The very next day, I began a glorious week's motoring, Toad-style, thanks to Rolls-Royce, in a brand-new and brutally handsome pounds 187,300 Bentley Continental R. This mighty beast can charge up to 150mph with astonishing ease and can out-accelerate all but the fastest supercar exotica. If any car can be said to hide an iron fist in a velvet glove, then this is it. The Bentley is quite simply magnificent, a truly memorable meeting of gentleman's club, Avro Lancaster, Gresley Pacific and the sort of heroic engineering Isambard Kingdom Brunel would have taken his stovepipe off to.

The Bentley really does command the road; you will never feel safer nor grander when out for a drive. As that great bonnet, fronted with its famous Gothic radiator grille, swings into a petrol station on the A1 near Newark, hear what the locals, flustered from Transit vans, hot from Reliant Robins and Austin Maestros have to say: "beautiful motor", "fantastic car", "lucky geezer", "won the Lottery, then, have you? That's what I'd get if I did".

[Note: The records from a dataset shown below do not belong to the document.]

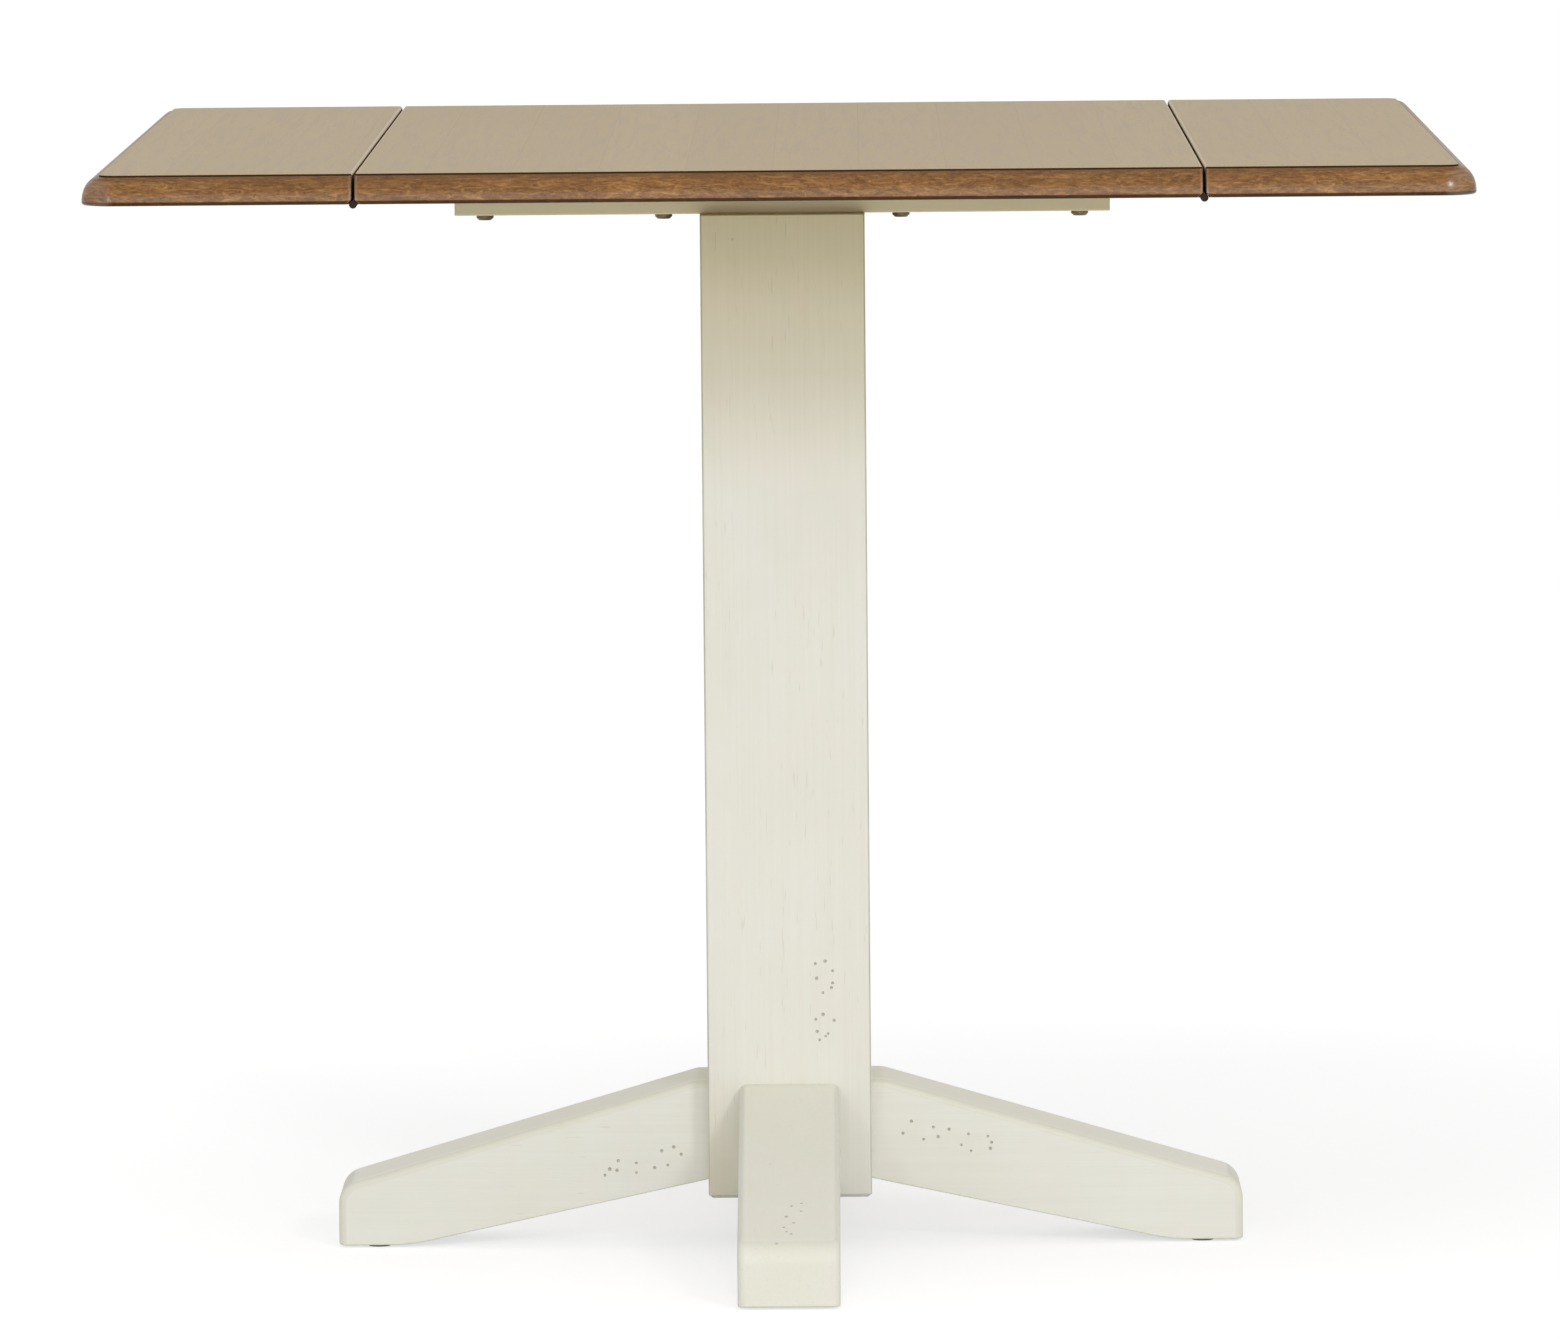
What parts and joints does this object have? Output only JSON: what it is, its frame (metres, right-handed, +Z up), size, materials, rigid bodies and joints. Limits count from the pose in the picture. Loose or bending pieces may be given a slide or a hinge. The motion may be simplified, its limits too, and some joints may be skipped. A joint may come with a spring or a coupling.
{
  "type": "drop leaf table",
  "caption": "Counter-height pedestal table with hinged drop leaves, folding leaf braces, a square painted column and spreading feet.",
  "frame": {"origin": "on the floor, under the middle of the column and of the whole table with its leaves up", "axes": "+Z up, +X along the table towards the right leaf, +Y towards the back"},
  "size_m": [1.084, 1.005, 0.914],
  "materials": {
    "stained_top": "satin stained and lacquered, with a browner moulded edge",
    "cream_paint": "matte cream paint over wood, lightly brushed and distressed",
    "bronze_steel": "dark bronze plated steel",
    "zinc_steel": "dull zinc plate",
    "bare_beech": "unfinished",
    "grey_glide": "grey plastic glide"
  },
  "bodies": {
    "root": {"centre_top": "stained_top", "left_hinge_fixed_plate": "bronze_steel", "left_hinge_pin": "zinc_steel", "left_hinge_fixed_screws": "bronze_steel", "right_hinge_fixed_plate": "bronze_steel", "right_hinge_pin": "zinc_steel", "right_hinge_fixed_screws": "bronze_steel", "left_front_fixed_bracket": "zinc_steel", "left_rear_fixed_bracket": "zinc_steel", "right_front_fixed_bracket": "zinc_steel", "right_rear_fixed_bracket": "zinc_steel", "fixed_pivot_rivets": "zinc_steel", "fixed_bracket_screws": "zinc_steel", "top_cleat": "cream_paint", "top_bolts": "bronze_steel", "top_inserts": "zinc_steel", "column_screws": "zinc_steel", "column_front_board": "cream_paint", "column_back_board": "cream_paint", "column_left_board": "cream_paint", "column_right_board": "cream_paint", "column_top_block": "bare_beech", "foot_front": "cream_paint", "foot_back": "cream_paint", "foot_left": "cream_paint", "foot_right": "cream_paint", "foot_hanger_bolts": "zinc_steel", "foot_washers": "zinc_steel", "foot_nuts": "zinc_steel", "foot_dowels": "bare_beech", "foot_glides": "grey_glide"},
    "left_leaf": {"left_leaf": "stained_top", "left_hinge_leaf_plate": "bronze_steel", "left_hinge_leaf_screws": "bronze_steel", "left_front_leaf_bracket": "zinc_steel", "left_rear_leaf_bracket": "zinc_steel", "left_leaf_pivot_rivets": "zinc_steel", "left_leaf_bracket_screws": "zinc_steel"},
    "right_leaf": {"right_leaf": "stained_top", "right_hinge_leaf_plate": "bronze_steel", "right_hinge_leaf_screws": "bronze_steel", "right_front_leaf_bracket": "zinc_steel", "right_rear_leaf_bracket": "zinc_steel", "right_leaf_pivot_rivets": "zinc_steel", "right_leaf_bracket_screws": "zinc_steel"},
    "left_front_inner": {"left_front_inner_arm": "zinc_steel", "left_front_knee_rivet": "zinc_steel"},
    "left_front_outer": {"left_front_outer_arm": "zinc_steel"},
    "left_rear_inner": {"left_rear_inner_arm": "zinc_steel", "left_rear_knee_rivet": "zinc_steel"},
    "left_rear_outer": {"left_rear_outer_arm": "zinc_steel"},
    "right_front_inner": {"right_front_inner_arm": "zinc_steel", "right_front_knee_rivet": "zinc_steel"},
    "right_front_outer": {"right_front_outer_arm": "zinc_steel"},
    "right_rear_inner": {"right_rear_inner_arm": "zinc_steel", "right_rear_knee_rivet": "zinc_steel"},
    "right_rear_outer": {"right_rear_outer_arm": "zinc_steel"}
  },
  "joints": [
    {"name": "left_leaf_hinge", "type": "hinge", "parent": "root", "child": "left_leaf", "pos_m": [-0.33, 0, 0.8903], "axis": [0, -1, 0], "range_deg": [0, 90]},
    {"name": "left_front_fixed_pivot", "type": "hinge", "parent": "root", "child": "left_front_inner", "pos_m": [-0.282, -0.088, 0.8808], "axis": [0, -1, 0], "range_deg": [0, 90]},
    {"name": "left_front_leaf_pivot", "type": "hinge", "parent": "left_leaf", "child": "left_front_outer", "pos_m": [-0.442, -0.088, 0.8818], "axis": [0, -1, 0], "range_deg": [-90, 0]},
    {"name": "left_rear_fixed_pivot", "type": "hinge", "parent": "root", "child": "left_rear_inner", "pos_m": [-0.282, 0.088, 0.8808], "axis": [0, -1, 0], "range_deg": [0, 90]},
    {"name": "left_rear_leaf_pivot", "type": "hinge", "parent": "left_leaf", "child": "left_rear_outer", "pos_m": [-0.442, 0.088, 0.8818], "axis": [0, -1, 0], "range_deg": [-90, 0]},
    {"name": "right_leaf_hinge", "type": "hinge", "parent": "root", "child": "right_leaf", "pos_m": [0.33, 0, 0.8903], "axis": [0, 1, 0], "range_deg": [0, 90]},
    {"name": "right_front_fixed_pivot", "type": "hinge", "parent": "root", "child": "right_front_inner", "pos_m": [0.282, -0.088, 0.8808], "axis": [0, 1, 0], "range_deg": [0, 90]},
    {"name": "right_front_leaf_pivot", "type": "hinge", "parent": "right_leaf", "child": "right_front_outer", "pos_m": [0.442, -0.088, 0.8818], "axis": [0, 1, 0], "range_deg": [-90, 0]},
    {"name": "right_rear_fixed_pivot", "type": "hinge", "parent": "root", "child": "right_rear_inner", "pos_m": [0.282, 0.088, 0.8808], "axis": [0, 1, 0], "range_deg": [0, 90]},
    {"name": "right_rear_leaf_pivot", "type": "hinge", "parent": "right_leaf", "child": "right_rear_outer", "pos_m": [0.442, 0.088, 0.8818], "axis": [0, 1, 0], "range_deg": [-90, 0]}
  ],
  "couplings": [
    {"joint": "left_front_fixed_pivot", "follows": "left_leaf_hinge", "ratio": 1},
    {"joint": "left_front_leaf_pivot", "follows": "left_leaf_hinge", "ratio": -1},
    {"joint": "left_rear_fixed_pivot", "follows": "left_leaf_hinge", "ratio": 1},
    {"joint": "left_rear_leaf_pivot", "follows": "left_leaf_hinge", "ratio": -1},
    {"joint": "right_front_fixed_pivot", "follows": "right_leaf_hinge", "ratio": 1},
    {"joint": "right_front_leaf_pivot", "follows": "right_leaf_hinge", "ratio": -1},
    {"joint": "right_rear_fixed_pivot", "follows": "right_leaf_hinge", "ratio": 1},
    {"joint": "right_rear_leaf_pivot", "follows": "right_leaf_hinge", "ratio": -1}
  ]
}
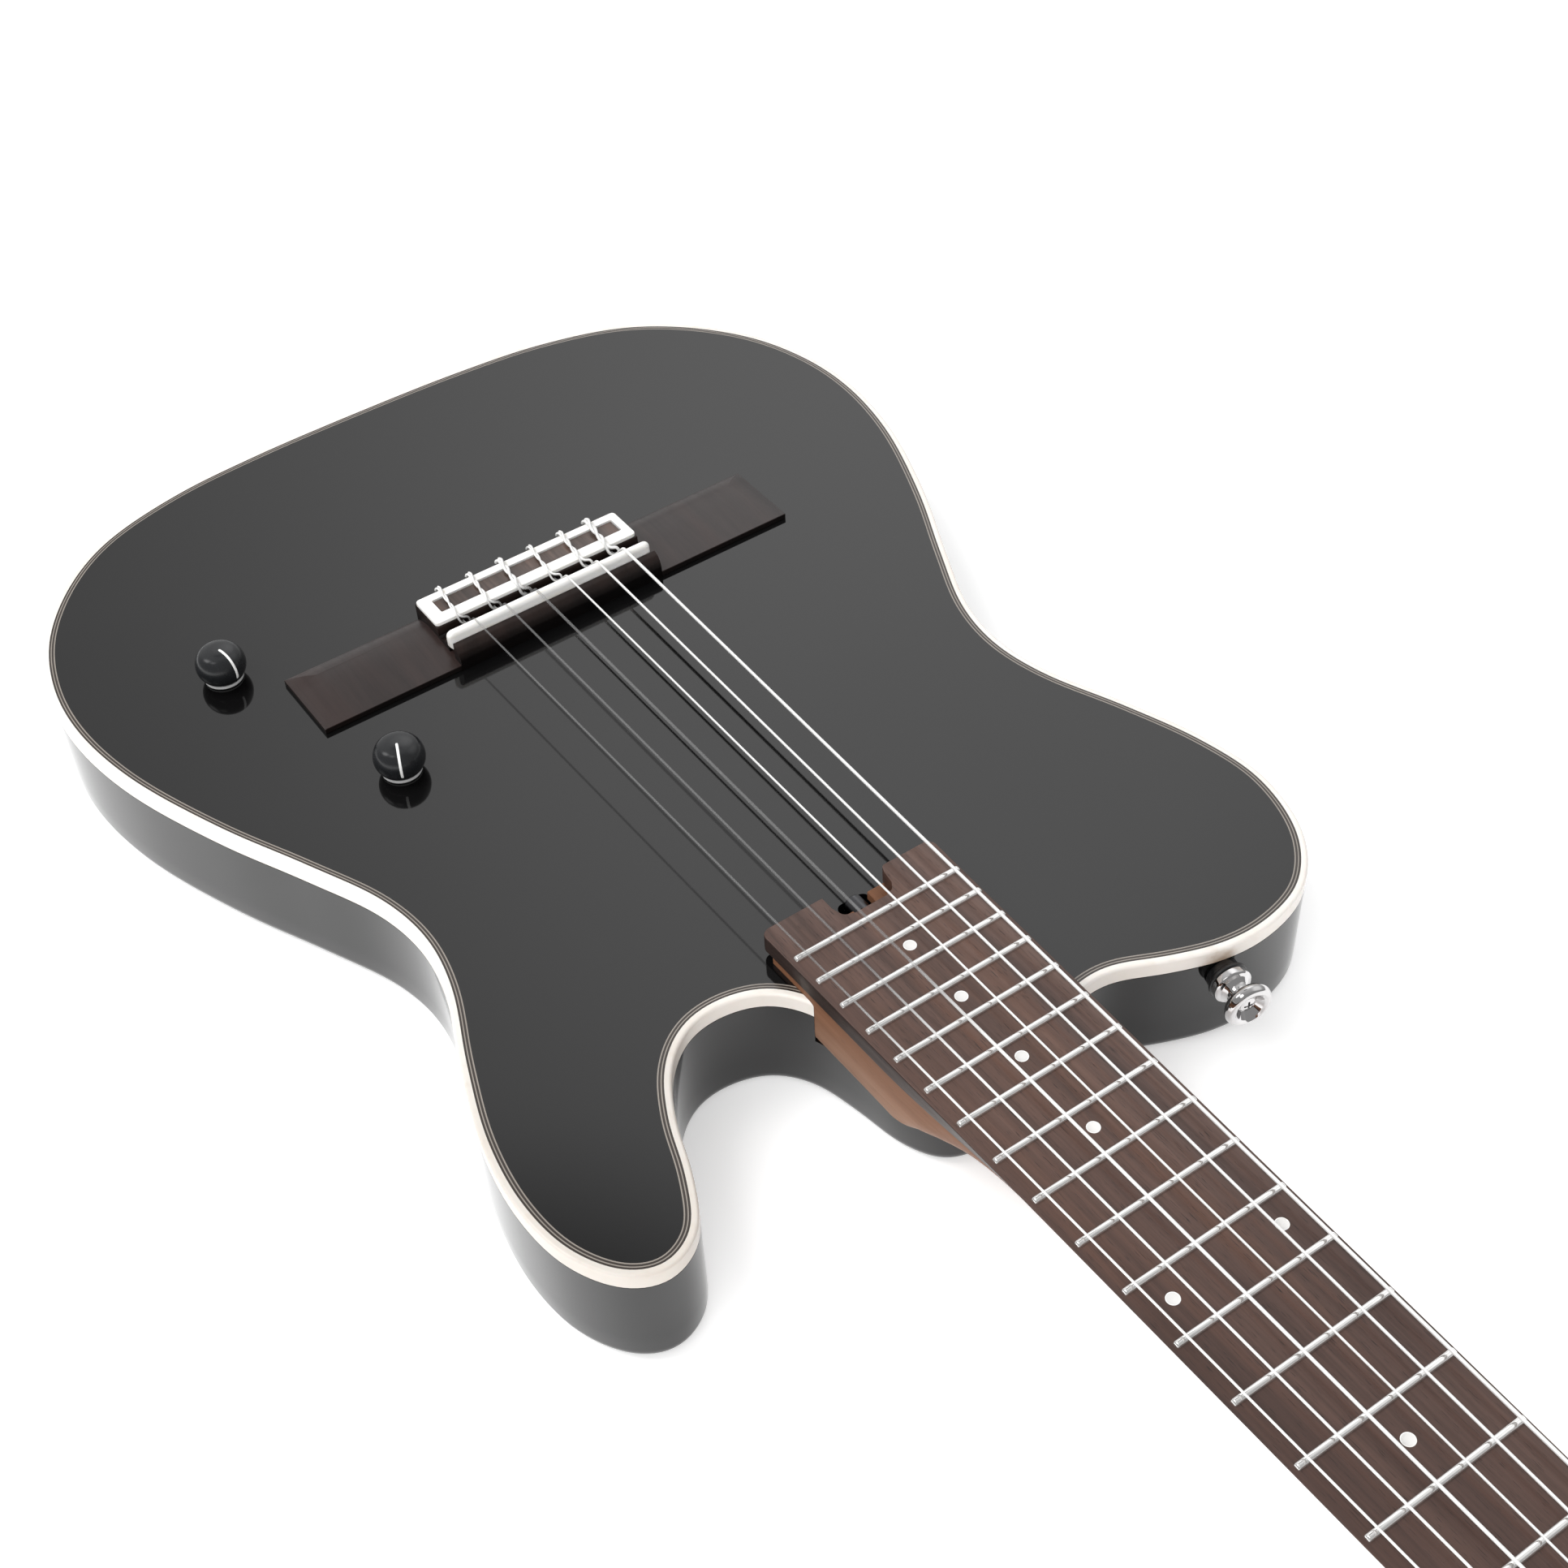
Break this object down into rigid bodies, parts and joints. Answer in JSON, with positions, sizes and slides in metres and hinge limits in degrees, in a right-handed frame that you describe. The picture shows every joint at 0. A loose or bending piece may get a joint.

Out on the open road, nearly everyone (save for a few angry-faced, mustachioed, fast-lane reps in Mondeos and Vectras) give way to this 400-horse-power chariot. Even normally unstoppable British Telecom vans flash the Bentley into busy traffic queues.

Fascinated by the royal treatment I had received from other road users when out driving the hugely expensive Bentley, I decided to complete this investigation into British manners, Crewe radiator grilles and Pavlovian responses by borrowing the nearest Rolls Royce equivalent to the Bentley I knew. This was an immaculate 2-door 1976 Rolls-Royce, based on the Silver Shadow, and one of the most elegant of the cars crafted at Crewe in the oil-crazy Seventies.

You will already have guessed what happened. Wherever I parked this handsome road carriage, I was met with the stock response "rich bastard" (once at a service station at Andover and once again, on the way home, at a garage near Basingstoke). This particular second-hand Rolls-Royce coupe was on sale for pounds 24,995, more than pounds 150,000 less than the new Bentley.

My advice, if, like my friend you are attracted by the idea of driving to work in a used Rolls-Royce, is to remove and store that famous stainless- steel radiator grille (save for trips to Berkeley Square, Cannes or Baden- Baden) and replace it with the much cheaper painted steel Bentley item. This seemingly insignificant quick-change act will transform you from a "rich bitch" into a someone to be respected. Absurd, but, sadly, all too true.